Fröst: Die sieht man im Video, das ich zum Album gemacht habe. Schatten sind etwas sehr Aufregendes. Sie sprechen deine Vorstellungskraft an. Jeder sieht etwas anderes in ihnen, in den Umrissen und den Bewegungen. Es sind immer andere Geschichten, die sie erzählen, andere Personen, die agieren. Als wir das Video aufnahmen, sah ich plötzlich den Schatten der Tänzerin an der Wand. Es war eine Transformation: Die normale Person verschwindet und eine neue, völlig andere taucht auf. Ich konnte noch nicht mal sagen, ob es eine Frau oder ein Mann war.

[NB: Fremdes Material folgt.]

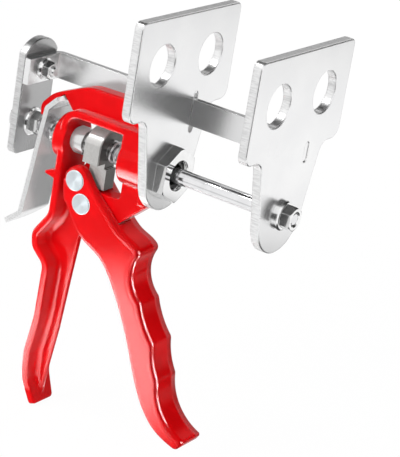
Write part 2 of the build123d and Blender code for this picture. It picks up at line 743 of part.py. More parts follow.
pieces = {
    "body_casting": body_casting,
    "rear_guide_bush": rear_guide_bush,
    "front_guide_bush": front_guide_bush,
    "fixed_jaw_plate": fixed_jaw_plate,
    "clamp_nut": clamp_nut,
    "trigger": trigger,
    "pivot_rivet": lambda: rivet(pivot_x, pivot_z),
    "drive_rivet": lambda: rivet(drive_pin_x, drive_pin_z),
    "drive_dog": drive_dog,
    "dog_spring": dog_spring,
    "release_lever": release_lever,
    "release_spring": release_spring,
    "push_rod": push_rod,
    "moving_jaw_plate": moving_jaw_plate,
    "jaw_washer": jaw_washer,
    "jaw_nut": jaw_nut,
    "guide_bar": guide_bar,
    "rear_link": rear_link,
    "link_bolt": link_bolt,
    "link_bolt_nut": link_bolt_nut,
    "rod_inner_nut": rod_inner_nut,
    "rod_outer_nut": rod_outer_nut,
}

os.makedirs("parts", exist_ok=True)
for name, build in pieces.items():
    export_step(build(), f"parts/{name}.step")
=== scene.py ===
import math

import bpy
from mathutils import Matrix, Vector


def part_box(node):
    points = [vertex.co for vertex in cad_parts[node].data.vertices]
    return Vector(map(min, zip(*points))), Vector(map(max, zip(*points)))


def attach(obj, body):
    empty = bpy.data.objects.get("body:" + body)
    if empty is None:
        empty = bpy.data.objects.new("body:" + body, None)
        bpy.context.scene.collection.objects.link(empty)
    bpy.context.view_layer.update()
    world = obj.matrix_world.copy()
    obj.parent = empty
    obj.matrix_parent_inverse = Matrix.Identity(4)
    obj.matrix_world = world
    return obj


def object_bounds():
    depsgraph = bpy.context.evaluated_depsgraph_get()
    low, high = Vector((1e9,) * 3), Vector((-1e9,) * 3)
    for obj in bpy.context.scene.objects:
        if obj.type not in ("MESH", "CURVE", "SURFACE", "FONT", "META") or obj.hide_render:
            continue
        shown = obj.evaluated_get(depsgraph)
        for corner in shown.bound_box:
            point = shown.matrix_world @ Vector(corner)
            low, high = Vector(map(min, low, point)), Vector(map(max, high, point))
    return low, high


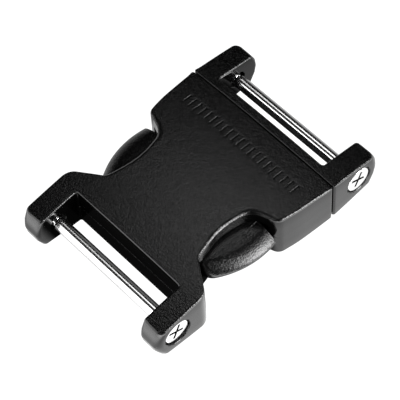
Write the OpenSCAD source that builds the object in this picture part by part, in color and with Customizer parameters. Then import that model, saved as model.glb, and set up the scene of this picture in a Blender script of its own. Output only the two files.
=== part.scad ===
// Side release buckle for 25 mm webbing, fastened, with a removable steel web pin at each end.
// +X runs along the strap from the female end to the male end, +Y is across it, +Z is up.
// The origin is under the middle of the buckle, on the surface that it rests on.

/* [Webbing] */
// Clear width between the arms, for webbing 25 mm wide
slot_w = 26; // [25.5:0.1:27]
// Width of each arm
arm_w = 4.6; // [4.2:0.1:5]
// Distance of the female end's pin from the middle
female_pin_x = 21.75; // [21.5:0.05:21.9]
// Distance of the male end's pin from the middle
male_pin_x = 21.4; // [21.2:0.05:21.6]
// Edge of the female plate that the webbing bends round
female_slot_x = 17; // [16.6:0.1:17.2]
// Edge of the male base that the webbing bends round
male_slot_x = 16.9; // [16.8:0.1:17.1]

/* [Body] */
// Half the length of the fastened buckle
half_len = 26.45; // [26:0.05:27]
// Where the two halves meet
seam_x = 15; // [14.9:0.1:15.2]
// Gap between the two halves along the seam
seam_gap = 0.2; // [0.1:0.05:0.3]
// Half width of both halves at the seam
seam_half_w = 17.7; // [17.5:0.1:18]
// Height of the pins' axes above the resting face
axis_z = 4.95; // [4.8:0.05:5.1]
// Height of the crown in the middle of the top
crown_z = 10.8; // [10.4:0.1:11.2]
// Radius of the top along the strap
top_r = 145; // [135:1:155]
// Radius of the top across the strap
crown_r = 310; // [300:5:400]
// Half length of the flat part of the underside
flat_half = 8; // [6:0.5:10]
// Radius at which the underside rises towards both ends
under_r = 122; // [110:1:140]
// Radius of the female arms' noses, seen from the side
female_nose_r = 5.8; // [5.6:0.1:5.9]
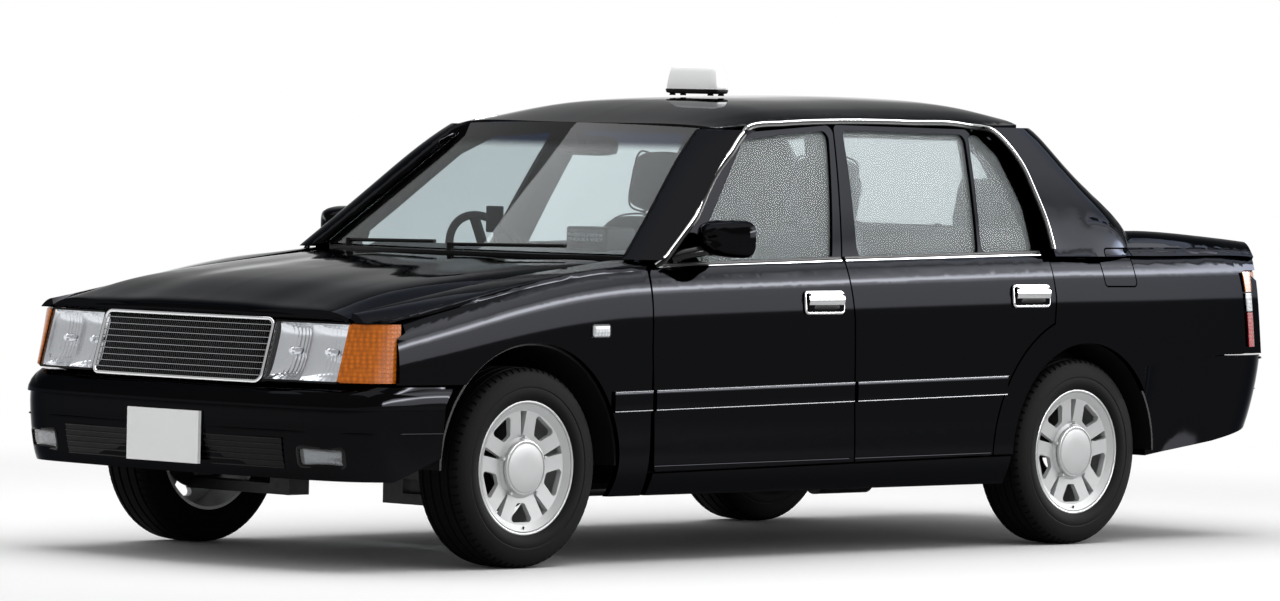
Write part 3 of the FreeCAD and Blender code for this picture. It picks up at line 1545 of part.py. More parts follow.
parts = {
    "front_door_left": [frontDoor],
    "front_door_right": [mirrored(frontDoor)],
    "front_door_glass_left": [frontGlass],
    "front_door_glass_right": [mirrored(frontGlass)],
    "rear_door_left": [rearDoor],
    "rear_door_right": [mirrored(rearDoor)],
    "rear_door_glass_left": rearGlass,
    "rear_door_glass_right": [mirrored(pane) for pane in rearGlass],
    "door_mirror_left": [mirror],
    "door_mirror_right": [mirrored(mirror)],
    "front_fenders": both(fender),
    "bonnet": [hood],
    "roof_panel": [roof],
    "windscreen": [screen],
    "rear_window": [backScreen],
    "rear_quarters": [leftQuarter, mirrored(quarter)],
    "fuel_flap": [flap],
    "side_frames": both(sideFrame),
    "front_pillars": both(frontPillar),
    "grille": [makeGrille()],
    "headlamps": both(headlamp),
    "corner_lamps": both(cornerLamp),
    "fog_lamps": fogLamps,
    "front_bumper": [frontBumper],
    "rear_bumper": [rearBumper],
    "front_plate": [makeFrontPlate(frontBumper)],
    "rear_plate": [makeRearPlate(bootLid)],
    "tail_lamps": both(makeTailLamp()),
    "rear_panel": [makeRearPanel(bootLid)],
    "boot_lid": [bootLid],
    "engine_bay": [fused([makeEngineBay(sideFrame), makeFrontPanel(frontBumper, hood)])],
    "cowl_panel": [cowl],
    "floor_pan": [makeFloor(rearBumper)],
    "wheel_liners": both(frontLiner) + both(rearLiner),
    "dashboard": [fused([dash, makeColumn(dash)])],
    "fare_meter": [makeMeter(dash)],
    "steering_wheel": [makeSteeringWheel()],
    "front_seats": [makeSeat(-seatX), makeSeat(seatX)],
    "rear_seat": [makeRearSeat()],
    "inner_mirror": [makeInnerMirror(screen)],
    "roof_sign": [fused([makeSign(), makeSignFoot(roof)])],
    "wipers": makeWipers(cowl),
    "front_suspension": [makeFrontSuspension()],
    "rear_axle": [fused([makeRearAxle(), makeShaft()])],
    "engine_block": [makeEngine()],
    "exhaust": [makeExhaust(), makeTailPipe()],
    "fuel_tank": [makeTank()],
    "knuckle_left": [knuckle],
    "knuckle_right": [mirrored(knuckle)],
}
for name, x, y in (
    ("front_left", frontWheelX, frontAxleY), ("front_right", -frontWheelX, frontAxleY),
    ("rear_left", rearWheelX, rearAxleY), ("rear_right", -rearWheelX, rearAxleY),
):
    side = 1 if x > 0 else -1
    parts["tyre_" + name] = [makeTyre(x, y, side)]
    parts["rim_" + name] = [makeRim(x, y, side)]

os.makedirs("parts", exist_ok=True)
for name, solids in parts.items():
    shape = solids[0] if len(solids) == 1 else Part.makeCompound(solids)
    shape.exportStep("parts/" + name + ".step")
    print(name, len(shape.Solids), round(shape.Volume / 1e6, 2), shape.isValid())
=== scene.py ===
import json
import math

import bpy
import bmesh
import numpy as np
from mathutils import Matrix, Vector
from mathutils.bvhtree import BVHTree
from mathutils.kdtree import KDTree

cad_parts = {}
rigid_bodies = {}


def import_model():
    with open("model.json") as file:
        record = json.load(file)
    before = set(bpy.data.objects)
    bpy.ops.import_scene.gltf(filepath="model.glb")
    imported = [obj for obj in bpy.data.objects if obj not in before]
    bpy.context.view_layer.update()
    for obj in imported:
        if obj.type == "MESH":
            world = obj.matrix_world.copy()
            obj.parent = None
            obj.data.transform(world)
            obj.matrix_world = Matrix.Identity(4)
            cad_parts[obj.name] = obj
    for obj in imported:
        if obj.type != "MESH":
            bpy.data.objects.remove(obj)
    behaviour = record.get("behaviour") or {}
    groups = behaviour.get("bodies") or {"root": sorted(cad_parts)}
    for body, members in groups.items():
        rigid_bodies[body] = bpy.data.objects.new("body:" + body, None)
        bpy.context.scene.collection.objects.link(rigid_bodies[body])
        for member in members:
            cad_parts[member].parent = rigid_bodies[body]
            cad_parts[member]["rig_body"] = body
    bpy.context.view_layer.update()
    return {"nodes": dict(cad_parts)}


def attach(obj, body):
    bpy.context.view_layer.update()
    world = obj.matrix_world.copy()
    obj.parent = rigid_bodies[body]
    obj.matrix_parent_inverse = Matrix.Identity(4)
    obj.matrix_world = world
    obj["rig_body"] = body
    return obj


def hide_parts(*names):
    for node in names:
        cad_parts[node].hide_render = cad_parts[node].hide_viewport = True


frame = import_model()
scene = bpy.context.scene
print("frame loaded")

# Camera: three quarters from the front, low and far off, leaning a little
cameraSetup = {
    "place": (16.679, -17.566, 1.451),
    "yaw": 43.745, "pitch": 1.521, "roll": 1.269,
    "lens": 202.35, "sensor": 36.0,
}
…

Oder eine unbekannte Kreatur. Weil sie so ganz anders sind, erschrecken uns Schatten ja oft.

… Gesundheit

Fröst: Das war für mich in den vergangenen Jahren tatsächlich ein Thema. Ich habe meinen Lebensstil etwas umgestellt und gehe nun achtsamer mit mir um. Vor sechs Jahren hatte ich Probleme mit meinem Gehör. Ich begann zu meditieren, trank weniger Alkohol, konsumierte weniger zuckerhaltige Sachen und Fleisch. Das hat mir gutgetan. Heute meditiere ich zweimal täglich.

… seinen gebrochenen Arm

Fröst: Da sagen Sie was! (lacht) Sie haben davon gehört? Ja, ich habe mir den Arm gebrochen, als ich in Hannover studierte. Es war ein Albtraum. Ich wollte die Straße überqueren und war in Gedanken in meiner eigenen Welt, als plötzlich die Straßenbahn auftauchte. Sie erfasste mich am Fuß, ich fiel auf den Bordstein, mein Arm war gebrochen. Im Krankenhaus hat man sich gut um mich gekümmert – so gut, dass ich dachte: Der eine Arm ist im Gips, mit dem anderen kann ich wohl spielen. Ich wollte weiter üben und kam auf den „Hummelflug“ von Rimski-Korsakow. Aber das war wohl etwas überambitioniert, und mein Professor schickte mich nach Hause. Nach sechs Wochen ging es wieder einigermaßen.

… Lebensangst

Fröst: Ich bin viel ruhiger, wenn eine Menge Dinge um mich herum passieren. Wenn dagegen das Leben extrem ruhig läuft, macht mich das nervös. Das ist eine wahre Katastrophe. Wenn etwas passiert, ist man besser strukturiert, das Gehirn funktioniert besser. Menschen sind dafür gemacht, Schwierigkeiten zu meistern. Wir sind nicht für Untätigkeit gemacht. Nichts zu tun beziehungsweise dazu verdammt zu sein, nichts tun zu können, würde ich aber nicht unmittelbar mit Lebensangst in Verbindung bringen. Ein ungutes Gefühl entsteht eher im Kopf und hat damit zu tun, Probleme zu kreieren, die keine sind. Wenn aber plötzlich dein Gehör erkrankt, so wie es mir passiert ist, hast du ein echtes Problem. Es ist nicht gedacht, sondern real. Ich war überglücklich, als ich das in den Griff bekommen habe und wieder spielen konnte.